Mais c’est avec A*Class, un pastiche digne des Monty Python, qu’il rafle tous les suffrages : il y joue les élèves modèles avec Gina d’Orio, exhortant le public à lire des livres sur fond debooty bass frénétique. Sans compter sa collaboration fructueuse avec les Puppetmastaz, un groupe hip-hop de marionnettes qui fait un tabac chez les ados. Jamais à cours de projets, il réalise également des bandes-sons pour des installations d’art contemporain et s’est même fendu d’une création musicale autour d’une pièce de théâtre adaptée de Houellebecq – c’est dire l’étendue de ses talents.

 

 

Catani, c’est un peu le Dr. Frankenstein de la musique électronique : il procède à des greffes incongrues, ramifie la chèvre et le chou, le western spaghetti et la fête foraine, la J-pop et le dubstep, Bollywood et les Balkans, la musique de cartoons et le cabaret sous acide, le surf-rock et la booty bass, le Neue Deutsche Welle et les rythmiques hip-hop, l’eurodance 8bit et la musique expérimentale la plus tarabiscotée. Et tant pis pour ceux que ça n’amuse pas.

 

Jamais dans la demi-mesure, ce dandy sans manières met un point d’honneur à ne jamais se prendre au sérieux, manifestant une jubilation permanente dans le jeu des identités et du recyclage des sous-genres, à l’image d’un Atom™ qui aurait grandi entre le punk, le gangsta rap et la gabber d’Allemagne de l’Est. La street cred’ contre la gentrification du Berlin réunifié.

 

 

Blingsanity pourrait être le pendant musical du film Spring Breakers : une exagération de l’esthétique clinquante du hip-hop et de la techno la plus vulgaire, en un détournement auréolé d’humour dada et confinant à l’esthétique camp. Patric Catani est un ogre rieur qui dévore et régurgite le moindre courant d’électro populaire, entre hommage et parodie, à coup de samples bien sentis, de synthétiseurs à la Residents et de beats hachés menus : tous les styles sont passés à la moulinette, avec ce grain d’humour tordu et de goût pour le mauvais goût, pour les poubelles de la musique électronique autant que pour les films bis.

 

 

En bon beatmaker, Catani s’arrange toujours pour que sa musique donne envie de dodeliner lourdement de la tête avec un sourire en coin.
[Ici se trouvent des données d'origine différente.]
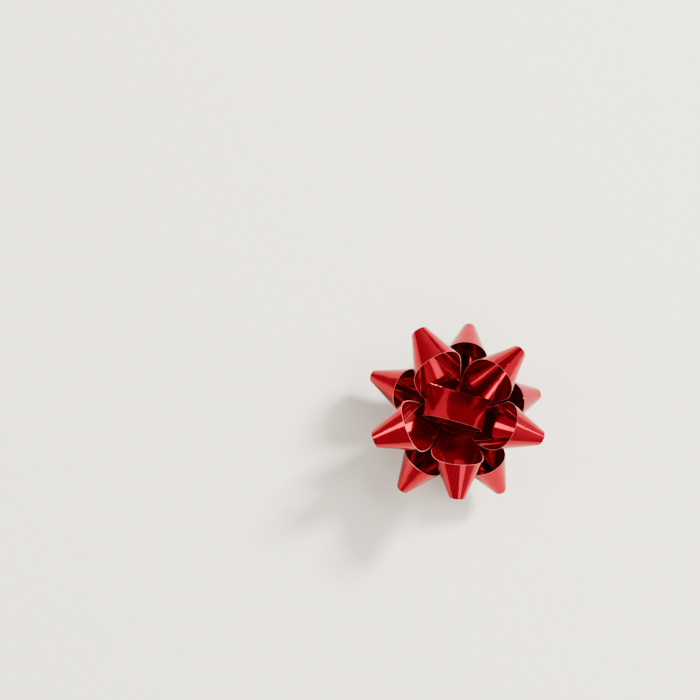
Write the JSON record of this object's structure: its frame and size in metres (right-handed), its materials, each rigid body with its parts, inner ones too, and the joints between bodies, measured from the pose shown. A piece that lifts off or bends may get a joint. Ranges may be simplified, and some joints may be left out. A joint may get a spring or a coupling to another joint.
{
  "type": "gift bow",
  "caption": "Small pre-made star bow of metallised red ribbon: two tiers of looped points round a centre loop, on a stapled card disc with an adhesive pad and release liner.",
  "frame": {"origin": "middle of the liner face the bow rests on, on the axis of the bow", "axes": "+Z along the axis of the bow, away from the surface it is stuck to; +Y towards the loop that points up in the usual view; +X to its right"},
  "size_m": [0.0265, 0.0267, 0.0135],
  "materials": {
    "ribbon_film": "metallised polyester film, mirror bright, deep red on both faces",
    "staple_wire": "drawn galvanised wire",
    "backing_card": "grey-brown pulp board, matt",
    "adhesive_foam": "white closed-cell foam tape",
    "liner_paper": "silicone-coated release paper"
  },
  "bodies": {
    "base": {"ribbon_stack": "ribbon_film", "staple": "staple_wire", "card_disc": "backing_card", "foam_pad": "adhesive_foam"},
    "lower_loop_1": {"lower_loop_1": "ribbon_film"},
    "lower_loop_2": {"lower_loop_2": "ribbon_film"},
    "lower_loop_3": {"lower_loop_3": "ribbon_film"},
    "lower_loop_4": {"lower_loop_4": "ribbon_film"},
    "lower_loop_5": {"lower_loop_5": "ribbon_film"},
    "upper_loop_1": {"upper_loop_1": "ribbon_film"},
    "upper_loop_2": {"upper_loop_2": "ribbon_film"},
    "upper_loop_3": {"upper_loop_3": "ribbon_film"},
    "upper_loop_4": {"upper_loop_4": "ribbon_film"},
    "upper_loop_5": {"upper_loop_5": "ribbon_film"},
    "centre_loop": {"centre_loop": "ribbon_film"},
    "release_liner": {"release_liner": "liner_paper"}
  },
  "joints": [
    {"name": "lower_loop_1_flex", "type": "hinge", "parent": "base", "child": "lower_loop_1", "pos_m": [0.00293, 0.00079, 0.00183], "axis": [0.2588, -0.9659, 0], "range_deg": [-6, 2], "stiffness_Nm_per_rad": 0.0002},
    {"name": "lower_loop_2_flex", "type": "hinge", "parent": "base", "child": "lower_loop_2", "pos_m": [0.00058, 0.00298, 0.00281], "axis": [0.9816, -0.1908, 0], "range_deg": [-6, 2], "stiffness_Nm_per_rad": 0.0002},
    {"name": "lower_loop_3_flex", "type": "hinge", "parent": "base", "child": "lower_loop_3", "pos_m": [-0.00273, 0.00133, 0.00215], "axis": [0.4384, 0.8988, 0], "range_deg": [-6, 2], "stiffness_Nm_per_rad": 0.0002},
    {"name": "lower_loop_4_flex", "type": "hinge", "parent": "base", "child": "lower_loop_4", "pos_m": [-0.00174, -0.00249, 0.00315], "axis": [-0.8191, 0.5736, 0], "range_deg": [-6, 2], "stiffness_Nm_per_rad": 0.0002},
    {"name": "lower_loop_5_flex", "type": "hinge", "parent": "base", "child": "lower_loop_5", "pos_m": [0.00165, -0.00254, 0.00248], "axis": [-0.8387, -0.5446, 0], "range_deg": [-6, 2], "stiffness_Nm_per_rad": 0.0002},
    {"name": "upper_loop_1_flex", "type": "hinge", "parent": "base", "child": "upper_loop_1", "pos_m": [0.00215, 0.00215, 0.00447], "axis": [0.7071, -0.7071, 0], "range_deg": [-2, 4], "stiffness_Nm_per_rad": 0.0002},
    {"name": "upper_loop_2_flex", "type": "hinge", "parent": "base", "child": "upper_loop_2", "pos_m": [-0.00138, 0.0027, 0.0038], "axis": [0.891, 0.454, 0], "range_deg": [-2, 4], "stiffness_Nm_per_rad": 0.0002},
    {"name": "upper_loop_3_flex", "type": "hinge", "parent": "base", "child": "upper_loop_3", "pos_m": [-0.00287, -0.00099, 0.00479], "axis": [-0.3256, 0.9455, 0], "range_deg": [-2, 4], "stiffness_Nm_per_rad": 0.0002},
    {"name": "upper_loop_4_flex", "type": "hinge", "parent": "base", "child": "upper_loop_4", "pos_m": [-0.00011, -0.00303, 0.00413], "axis": [-0.9994, 0.0349, 0], "range_deg": [-2, 4], "stiffness_Nm_per_rad": 0.0002},
    {"name": "upper_loop_5_flex", "type": "hinge", "parent": "base", "child": "upper_loop_5", "pos_m": [0.0029, -0.00089, 0.00348], "axis": [-0.2924, -0.9563, 0], "range_deg": [-2, 4], "stiffness_Nm_per_rad": 0.0002},
    {"name": "centre_loop_flex", "type": "hinge", "parent": "base", "child": "centre_loop", "pos_m": [0, 0, 0.00623], "axis": [0.9681, -0.2504, 0], "range_deg": [-3, 3], "stiffness_Nm_per_rad": 0.0002},
    {"name": "liner_peel", "type": "hinge", "parent": "base", "child": "release_liner", "pos_m": [-0.00465, 0.0012, 0.00016], "axis": [0.2504, 0.9681, 0], "range_deg": [0, 120]}
  ]
}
Malgré son côté méta- et second degré, Blingsanity privilégie avant toute chose le plaisir du bricolage sonore et du montage, avec plus ou moins de brio d’ailleurs : si Put More to It est une techno-anthem terrible, des titres comme Heartstrong ou Coco sont plus poussifs. Les petites faiblesses de Blingsanity n’entament pas le plaisir de l’écoute. Car cet adolescent bientôt quadra cherche avant tout à s’amuser et à nous amuser par la même occasion : pas de théorie sous roche, mais un entrain communicatif pour une party music qui vrille et dérape, comme un pied-de-nez au rigorisme de la techno minimale qui prédomine à Berlin. Ce que Catani a lui-même parfaitement défini par le terme « lowfistication ».